The final core consideration of any promising ramp business is price. The price shown to a customer is most often a combination of network fees (read as: gas - layer 2 solutions will continue to push network fees down) and processing fees (charged by the ramp). A ramp’s ability to scale will come down to the unit economics underpinning the structure of the processing fees being levied. At its simplest level, a transaction is:
TradFi costs (e.g. card networks, payment gateways, open banking) +
Costs of risk mitigation (KYC, fraud analytics, on-chain analytics) +
OTC execution costs +
Margin*
= Processing Fees
*As the broader market trends towards commoditisation, major ramps will inevitably suffer margin compression. Much like interchange in retail markets, it would not be shocking if regulatory pressure fixes this cost in the medium term. The ramps that best execute on keeping total transaction costs as low as possible will be best positioned to handle serious on and off-ramp transaction volume.
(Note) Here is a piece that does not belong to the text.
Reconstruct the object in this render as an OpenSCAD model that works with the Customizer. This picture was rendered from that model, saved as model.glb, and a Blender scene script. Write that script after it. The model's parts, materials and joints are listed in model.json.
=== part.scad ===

A ramp’s approach to risk mitigation can also substantially reduce the ongoing operational costs of risk management. One cost worth mentioning is managing disputes and chargebacks as a result of nefarious actors. It is interesting to note that companies like Sardine offer fraud indemnification as a core selling point of their product.
Sardine’s website highlighting fraud indemnification
The early leaders
It is early doors but several leading companies stand out from the rest of the pack. There have been some war chest sized rounds raised as well as a rush to close as many low hanging fruit opportunities for distribution as possible.
Founded: 2019
Last Round: $555m Series A - November 2021
Valuation: $3.4b
Founded: 2018
Last Round: SPAC (NYSE:BKKT) - October 2021
Valuation: ~$780m
Founded: 2019
Last Round: $2.4m Seed - July 2021
Valuation: undisclosed - important to highlight Transak’s whopping growth over the last 12 months; it would not be surprising if Transak are currently looking to raise their Series A
Founded: 2017
Last Round: $30m Series A - October 2021
Valuation: $300m
Founded: 2013
Last Round: Acquired by Bolt - April 2022
Valuation: Sale price of $1.5b
Broader landscape
Numerous companies are emerging and they have been grouped according to their value proposition.
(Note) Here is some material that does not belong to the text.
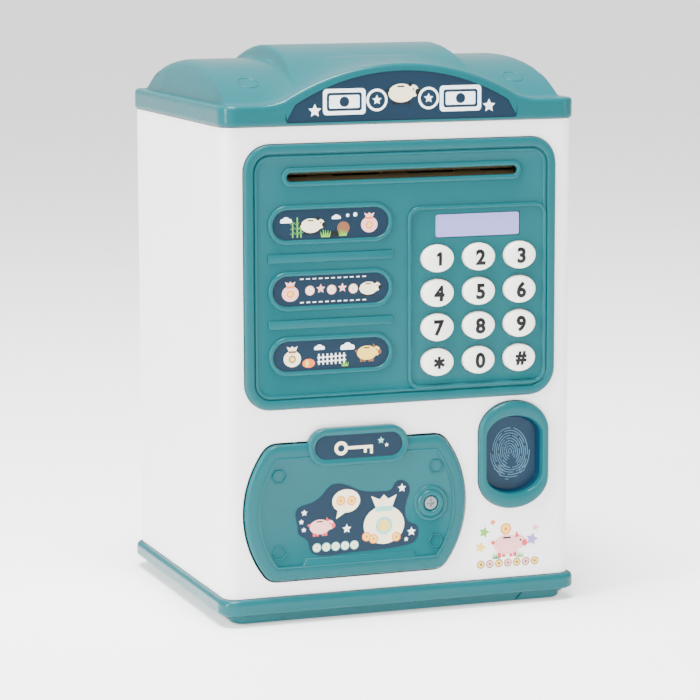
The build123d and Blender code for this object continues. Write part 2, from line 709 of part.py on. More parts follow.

Differentiated Product-Suite (B2B2C)
Differentiated Product-Suite (B2C)
OnJuno - broader banking meets crypto play where ramps are a component (consumer)
Kash - broader banking meets crypto play where ramps are a component (consumer and business).
Speed & Simplicity
Strategic TAM expansion
Ratio - strategically targeting payroll as the core opportunity for broader TAM expansion
Aggregation
OnRamper - in composable technology stacks, aggregation is an inevitability: see Alloy for KYC and 1inch for DEXs,
View for the future
With so many emergent companies the rush for land will no doubt be swift and decisive. The first step is to survive and to survive requires mastery of the fundamentals: speed, risk management, and price. As we have seen time again in the building block thesis of fintech, commoditisation is the inevitability and there is only room for a handful of true return-the-fund size winners. The second step is to understand how to operationalise and execute upon TAM expansion. Companies must have unique insight as to how best meet the user at the very point the reduction of friction is needed. The lowest hanging fruit has already been seized: Moonpay and Opensea, Transak and Metamask, Wyre and Rarible. There are a number of approaches that could be considered as short-term strategic differentiators to fuel initial expansion: access to the widest set of L1s and L2s; simplest to embed on 3rd party websites; geo-specific customisation; best-in-class collaboration with regulators; leveraging adjacencies for distribution (a la Stripe); and early monopolisation of newly identified points of friction.
Ramps, in the short-medium term, will continue to face challenges in four areas:
Managing financial crime risk on both sides, TradFi and DeFi;
Managing regulatory risk and collaborating with regulators;
Continuing to improve interoperability and backward compatibility with TradFi (see Fiat Republic as a provider building fiat plumbing to address this problem) ; and
Handling unhappy paths at scale i.e. chargebacks.
Despite these challenges, ramps have a tremendously promising future. It will not be a winner-takes-all outcome but there will be a handful of dominant players with a long-tail of smaller companies that service a particular niche or excel in a particular aspect of their product offering.